Right to Life stages demonstration

Students walking through South Quad Thursday were met with more than just the usual diagonal paths and fields of grass. Instead, passersby witnessed a display of hundreds of small white crosses as well as thousands of pink and blue flags throughout the Quad.

Notre Dame Right to Life (NDRTL), a pro-life student organization, set up the display as a "visual means of keeping perspective of the scale of abortion in the United States," senior John Gerardi, president of NDRTL, said.

The display is called the Cemetery of Innocents and will be exhibited today as well.

Gerardi said the some 500 planted crosses represent the number of abortions in the United States during a three-hour period, roughly the duration of one college football game.

The flags, he said, which amount to about 4,000, represent the number of daily abortions in the United States. The pink and blue flags represent aborted females and males, respectively, he said.

Although the exhibit may be shocking, Gerardi said he believes it is significant in reminding people of the impact of abortion nationwide.

"We don't even stop to consider those lives," he said.

Although the Cemetery has been exhibited for many years, it continues to have an impact on the community, former NDRTL president and current vice president Mary Kate Daly said.

"I myself am affected each year it goes up," Daly, a senior, said.

She said she has been involved with NDRTL since her freshman year.

Gerardi and Daly said the display is controversial in the Notre Dame community each year.

"People say it's weird or morbid," Gerardi said.

"Some people feel it may alienate those whom abortion has affected," Daly said. "It does affect people, but we try to recognize the women affected by abortion as well. We sympathize with their concerns."

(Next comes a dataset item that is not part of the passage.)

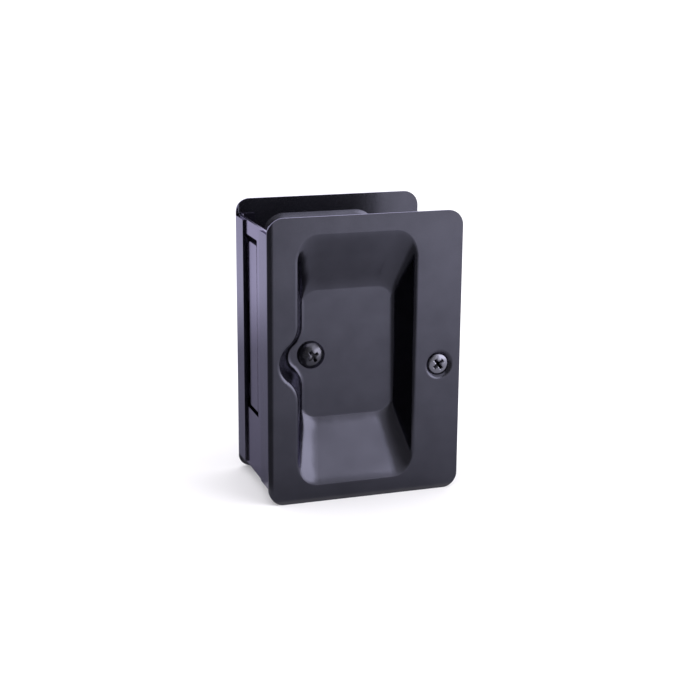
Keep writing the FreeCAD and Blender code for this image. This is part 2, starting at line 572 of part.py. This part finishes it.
def make_channel(name):
    """Edge channel with its window, finger tab and notched legs."""
    body = doc.addObject("PartDesign::Body", name)
    section = new_sketch(body, f"{name}_section", "XY_Plane")
    draw_channel(section)
    add_feature(body, "Pad", f"{name}_bent", section, Length=f"2 * {CHANNEL_HALF}", SideType="Symmetric")

    low = f"(Sizes.window_below - {CHANNEL_HALF})"
    high = f"({CHANNEL_HALF} - Sizes.window_above)"
    near = "(Sizes.window_shift - Sizes.window_width / 2)"
    far = "(Sizes.window_shift + Sizes.window_width / 2)"
    window = new_sketch(body, f"{name}_window", "YZ_Plane")
    polygon(window, [(near, low), (far, low), (far, high), (near, high)])
    through = f"{CHANNEL_X} + 2 * Sizes.channel_sheet"
    add_feature(body, "Pocket", f"{name}_pierced", window, Length=through, Reversed=True)

    free = f"({far} - Sizes.tab_slot_side)"
    foot, head = f"({low} + Sizes.tab_slot_low)", f"({high} - Sizes.tab_slot_top)"
    tab = new_sketch(body, f"{name}_tab", "XY_Plane", ("0", "0", foot))
    draw_tab(tab, near, free)
    add_feature(body, "Pad", f"{name}_tab_bent", tab, Length=f"{head} - {foot}")
    waste = new_sketch(body, f"{name}_tab_waste", "YZ_Plane")
    draw_tab_corner(waste, free, head, 1)
    draw_tab_corner(waste, free, foot, -1)
    reach = f"{CHANNEL_X} + Sizes.tab_set_in + Sizes.tab_lip + Sizes.channel_sheet"
    add_feature(body, "Pocket", f"{name}_tab_rounded", waste, Length=reach, Reversed=True)

    notch = new_sketch(body, f"{name}_notch", "XZ_Plane")
    start = f"({CHANNEL_X} + Sizes.channel_sheet + Sizes.slide_gap)"
    beyond = f"(Sizes.channel_reach + {OVERSIZE})"
    half = "Sizes.notch_height / 2"
    rounded_box(notch, start, beyond, f"-{half}", half, "Sizes.notch_corner")
    across_legs = f"2 * {CHANNEL_WIDTH}"
    add_feature(body, "Pocket", f"{name}_notched", notch, Length=across_legs, SideType="Symmetric")
    place(body, "-Sizes.plate_width / 2", "0", "Sizes.plate_height / 2")
    return body


# Fasteners, each in its own frame with Y along its axis.

def make_post(name):
    """Threaded post. Y runs from the recess floor that it is staked to towards its mouth."""
    body = doc.addObject("PartDesign::Body", name)
    profile = new_sketch(body, f"{name}_profile", "XY_Plane")
    mouth = f"({FLOOR_GAP} - Sizes.post_gap)"
    bore = "(Sizes.clamp_radius + Sizes.thread_gap)"
    polygon(profile, [
        ("0", "-Sizes.sheet - Sizes.post_rivet_height"),
        ("Sizes.post_rivet - Sizes.bevel", "-Sizes.sheet - Sizes.post_rivet_height"),
        ("Sizes.post_rivet", "-Sizes.sheet - Sizes.post_rivet_height + Sizes.bevel"),
        ("Sizes.post_rivet", "-Sizes.sheet"), ("Sizes.post_neck", "-Sizes.sheet"),
        ("Sizes.post_neck", "0"), ("Sizes.post_radius", "0"),
        ("Sizes.post_radius", f"{mouth} - Sizes.bevel"), ("Sizes.post_radius - Sizes.bevel", mouth),
        (f"{bore} + Sizes.bevel", mouth), (bore, f"{mouth} - Sizes.bevel"),
        (bore, "Sizes.post_floor"), ("0", "Sizes.post_floor"),
    ])
    turned(body, "Revolution", f"{name}_turned", profile)
    place(body, "Sizes.clamp_x - Sizes.plate_width / 2",
          f"{THICKNESS} / 2 - Sizes.cup_depth - Sizes.sheet", "Sizes.plate_height / 2", turned_over=True)
    return body


def cut_cross(body, name, top, turn):
    """Cross recess sunk from the head's top, which lies at the expression top."""
    sketch = new_sketch(body, f"{name}_cross", "XZ_Plane", ("0", "0", f"-({top})"))
    sketch.AttachmentOffset = Placement(sketch.AttachmentOffset.Base, Rotation(Vector(0, 0, 1), 0))
    sketch.setExpression("AttachmentOffset.Rotation.Angle", turn)
    tip, wing = "Sizes.cross_span / 2", "Sizes.cross_width / 2"
    quarter = [(tip, f"-{wing}"), (tip, wing), (wing, wing)]
    corners = []
    for _ in range(4):
        corners += quarter
        quarter = [(f"-({y})", x) for x, y in quarter]
    polygon(sketch, corners)
    add_feature(body, "Pocket", f"{name}_driven", sketch, Length="Sizes.cross_depth",
                TaperAngle="-Sizes.cross_taper")


def draw_head(sketch, rim, edge, top, rest):
    """Half section of a domed head and what follows it, from the dome's edge round to the axis."""
    r, y, crown = value(rim), value(edge), value(top)
    ball = (r * r + (y - crown) ** 2) / (2 * (y - crown))
    reach = math.degrees(math.asin(r / ball))
    dome = add_arc(sketch, (0, crown + ball), ball, 270, 270 + reach)
    points = [(r, y)] + [(value(a), value(b)) for a, b in rest] + [(0, crown)]
    lines = [add_line(sketch, a, b) for a, b in zip(points, points[1:])]
    join_loop(sketch, [(dome, 1, 2, False)] + [(line, 1, 2, False) for line in lines])
    fix(sketch, "DistanceX", dome, 3, "0")
    for line, (a, b) in zip(lines, [(rim, edge)] + rest):
        fix(sketch, "DistanceX", line, 1, a)
        fix(sketch, "DistanceY", line, 1, b)
    fix(sketch, "DistanceX", dome, 1, "0")
    fix(sketch, "DistanceY", dome, 1, top)


def make_clamp_screw(name):
    """Machine screw. Y runs from the underside of its head to its tip."""
    body = doc.addObject("PartDesign::Body", name)
    profile = new_sketch(body, f"{name}_profile", "XY_Plane")
    length = f"(Sizes.sheet + {FLOOR_GAP} - Sizes.post_floor - Sizes.bore_end)"
    draw_head(profile, "Sizes.clamp_head_radius", "-Sizes.clamp_head_brim", "-Sizes.clamp_head_height", [
        ("Sizes.clamp_head_radius", "0"), ("Sizes.clamp_radius", "0"),
        ("Sizes.clamp_radius", f"{length} - Sizes.bevel"), ("Sizes.clamp_radius - Sizes.bevel", length),
        ("0", length),
    ])
    turned(body, "Revolution", f"{name}_turned", profile)
    cut_cross(body, name, "-Sizes.clamp_head_height", "Sizes.clamp_turn")
    place(body, "Sizes.clamp_x - Sizes.plate_width / 2", f"Sizes.cup_depth - {THICKNESS} / 2",
          "Sizes.plate_height / 2")
    return body


def make_door_screw(name, at_back):
    """Wood screw. Y runs inwards from the plate's outer face."""
    body = doc.addObject("PartDesign::Body", name)
    profile = new_sketch(body, f"{name}_profile", "XY_Plane")
    seat = "(Sizes.dimple_radius - Sizes.door_head_radius)"
    edge = f"({seat} - Sizes.door_head_edge)"
    end = f"({seat} + Sizes.door_length)"
    draw_head(profile, "Sizes.door_head_radius", edge, f"({edge} - Sizes.door_head_dome)", [
        ("Sizes.door_head_radius", seat),
        ("Sizes.door_shank_radius", "Sizes.dimple_radius - Sizes.door_shank_radius"),
        ("Sizes.door_shank_radius", f"{end} - Sizes.door_point"), ("Sizes.door_tip", end), ("0", end),
    ])
    turned(body, "Revolution", f"{name}_turned", profile)
    cut_cross(body, name, f"{edge} - Sizes.door_head_dome", "Sizes.door_turn")
    side, drop = ("", "+") if at_back else ("-", "-")
    place(body, "Sizes.door_screw_x - Sizes.plate_width / 2", f"{side}{THICKNESS} / 2",
          f"Sizes.plate_height / 2 {drop} Sizes.door_screw_drop", at_back)
    return body


def place_shell(body, at_back):
    side = "" if at_back else "-"
    place(body, "-Sizes.plate_width / 2", f"{side}{THICKNESS} / 2", "Sizes.plate_height / 2", at_back)
    return body


parts = [
    place_shell(make_shell("front_shell", "Sizes.clamp_radius + Sizes.clamp_hole_gap"), False),
    place_shell(make_shell("back_shell", "Sizes.post_neck"), True),
    make_channel("edge_channel"),
    make_clamp_screw("clamp_screw"),
    make_post("clamp_post"),
    make_door_screw("front_door_screw", False),
    make_door_screw("back_door_screw", True),
]
doc.recompute()

for item in doc.Objects:
    if "Invalid" in item.State or "Error" in item.State:
        raise RuntimeError(f"{item.Label} failed: {item.State}")
for body in parts:
    if body.Shape.isNull() or not body.Shape.isValid() or len(body.Shape.Solids) != 1:
        raise RuntimeError(f"{body.Label} isn't one valid solid")

os.makedirs("parts", exist_ok=True)
for body in parts:
    body.Shape.exportStep(f"parts/{body.Label}.step")
    print(body.Label, round(body.Shape.Volume, 2), "mm3", len(body.Shape.Faces), "faces")
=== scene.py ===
import math

import bmesh
import bpy
from mathutils import Matrix, Vector


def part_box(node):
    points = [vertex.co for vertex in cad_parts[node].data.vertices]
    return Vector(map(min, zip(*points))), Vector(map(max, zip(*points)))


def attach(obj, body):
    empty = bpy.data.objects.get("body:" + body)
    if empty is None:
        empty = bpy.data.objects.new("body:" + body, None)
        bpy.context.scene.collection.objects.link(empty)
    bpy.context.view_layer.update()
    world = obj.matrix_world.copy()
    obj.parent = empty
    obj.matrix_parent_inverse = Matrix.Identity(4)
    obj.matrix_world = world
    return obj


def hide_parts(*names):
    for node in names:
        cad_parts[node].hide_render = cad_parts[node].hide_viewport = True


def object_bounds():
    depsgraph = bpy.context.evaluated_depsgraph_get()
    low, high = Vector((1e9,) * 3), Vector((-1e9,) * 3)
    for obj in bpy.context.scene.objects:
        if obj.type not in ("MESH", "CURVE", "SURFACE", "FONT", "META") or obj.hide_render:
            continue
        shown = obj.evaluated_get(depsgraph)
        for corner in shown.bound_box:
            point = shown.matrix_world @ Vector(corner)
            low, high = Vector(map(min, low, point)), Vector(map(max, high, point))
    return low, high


# Dressed scene of the pocket door pull, in metres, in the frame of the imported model.
# The shells, the channel and the post keep their CAD shapes and get painted finishes. The screws get
# cut threads under heads that are copied from the model.

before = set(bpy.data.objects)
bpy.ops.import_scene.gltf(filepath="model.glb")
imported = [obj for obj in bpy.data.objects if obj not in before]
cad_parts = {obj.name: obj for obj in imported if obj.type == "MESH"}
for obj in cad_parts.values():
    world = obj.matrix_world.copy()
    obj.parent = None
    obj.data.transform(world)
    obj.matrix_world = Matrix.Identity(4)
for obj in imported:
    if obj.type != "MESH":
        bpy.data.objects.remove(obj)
cad_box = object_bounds()

MM = 0.001

# Camera, fitted to the photograph's straight edges. Angles in degrees.
PHOTO_WIDTH_PX = 700
SENSOR_MM = 36.0
FOCAL_PX = 1458.2
CAMERA_AZIMUTH = -18.79
CAMERA_ELEVATION = 15.08
CAMERA_ROLL = 0.43
CAMERA_DISTANCE = 428.54 * MM
AIM_RIGHT = 1.19 * MM
AIM_UP = -2.02 * MM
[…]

Daly said the display has also undergone vandalism such as defacement in recent years.

"Usually though people are pretty civil," she said. "It's a University approved display."

The Cemetery of Innocents display is a part of Respect Life week, an effort to call attention to the discussion of abortion and its impact on the national community.

Along with the display, Daly said, Theology Professor Adrian Reimers will give a lecture today about the theology of the family and sexual relations.

A Respect Life Mass will take place in the Basilica Saturday.